Aurora Anaya-Cerda wants La Casa Azul to be an arts and culture hub in East Harlem. (Photo by Sandra E. Garcia)
The small, cozy shop with a grassy backyard on East 103rd Street opened for business during a tough time for brick and mortar booksellers, a dying breed as readers increasingly turn to online retailers.
But for Aurora Anaya-Cerda, La Casa Azul was the realization of her dream to have a community bookstore filled with the stories that enchanted her when she was young. And the shop truly is a community project, opened with funds raised through a crowd-funding website.
Books first entered her life as she was growing up in East Los Angeles, where gangs and drugs were plentiful.
“I saw the opportunities that came from reading,” she said. As a child she found that “I could escape from my own reality into so many different fantasies.”
Anaya-Cerda, whose parents are Mexican, is the eldest of 22 grandchildren.* “Going outside to play was not an option and we did not have money to buy the latest Nintendo game,” she said. She turned to books such as “The House on Mango Street” by Sandra Cisneros, “Bless me, Ultima” by Rudolfo Anaya and “Rain of Gold” by Victor Villaseñor, books she also carries at the shop.
After teaching middle school for two years in Los Angeles, she decided to take accounting courses at Baruch College in New York to learn business.
“The very first two years I was just learning about how the book industry works,” said Anaya-Cerda. “It’s one thing to love to read and it’s another to run a bookstore.”
In 2008, at the peak of the recession, she went from bank to bank seeking a loan to open her store, but was turned down.
“I understood partially why I was being declined,” she said. “The other part of me did not understand how banks could not see the need, and for them it was down to the numbers.”
She opened an online bookstore instead, and also attended literary and school events to sell books.
Finally, two years later, she got approved for a loan and began lease negotiations. “On the day I was scheduled to sign, I got a call from the bank saying they had taken back their loan and would only give me half ,” said Anaya-Cerda, who therefore could not secure her lease.
Devastated, she turned to the community for help. Through Indiegogo.com, which allows individuals to raise money for start-ups, Anaya-Cerda started her “40K in 40 days” campaign to provide capital to open the shop.
In 40 days the campaign raised $32,000. Seeing the headway Anaya-Cerda was making, Indiegogo.com allowed her a seven-day extension, and in seven days, she raised an additional $4,000.

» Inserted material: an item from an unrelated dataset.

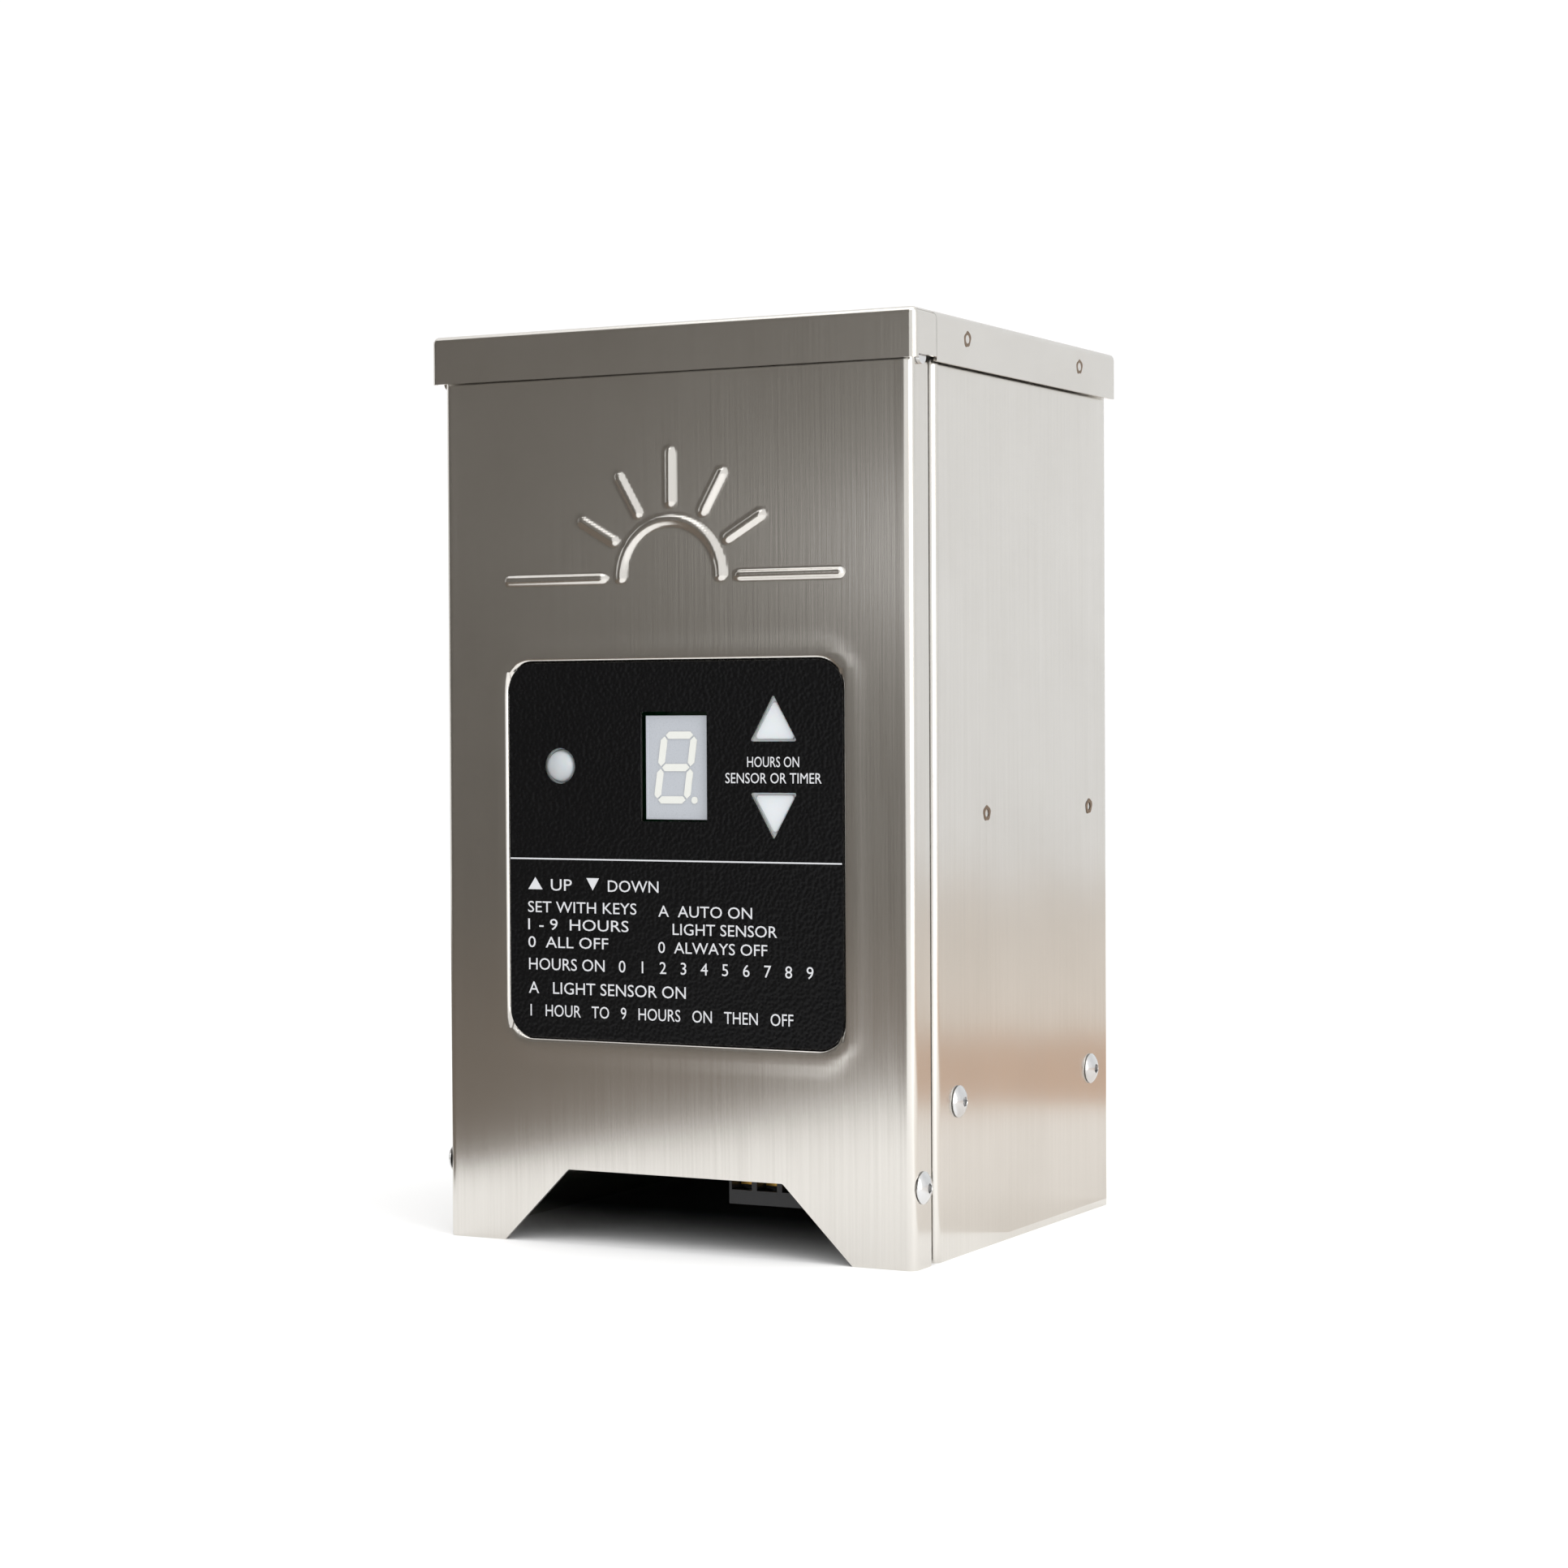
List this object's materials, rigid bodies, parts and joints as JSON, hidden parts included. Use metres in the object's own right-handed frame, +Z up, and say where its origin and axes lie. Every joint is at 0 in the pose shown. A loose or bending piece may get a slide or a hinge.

Six months ago, she opened her East Harlem bookstore, painting it the same brilliant blue as The Frida Kahlo Museum in Mexico City, the home where the troubled painter lived, also called La Casa Azul or the blue house. An artwork inspired by one of Kahlo’s portraits hangs in the front of the shop.
The store sells Latino-centric books in English and Spanish, as well as jewelry, greeting cards and book-related items.
The shop is not yet a money-maker, but Anaya-Cerda has no doubts that it will be.
“We have wonderful support from the donors and they tell their friends to come in. The press has also been wonderful. Local authors support, too,” she said. “It took a community to build this store and it’s going to take an entire community to make sure that the bookstore is sustainable.”
But while East Harlem celebrates a new bookstore, central Harlem has lost its 10-year-old reader’s corner. The Hue-Man Bookstore, which closed in July, now operates strictly online.
“We will be offering devices, e-books and downloadable books online, as well as hosting pop-up book events in Harlem,” said Marva Allen, chairman and senior partner of Hue-Man.
“We realized the publishing industry was changing rapidly. Readership is in decline,” said Allen. “We just could not renew our lease with the new rent.”
Allen said that the bookstore had been profitable and carried unique merchandise, but the owners decided to close it a couple of years ago. “We were up against huge competition,” she said.
Despite Hue-Man’s closing and the state of independent bookstores, Anaya-Cerda remains confident.
“This is a new chapter in the story of La Casa Azul,” she said.
*Correction: The story originally said that Anaya-Cerda was the eldest of 11; she is the eldest of three.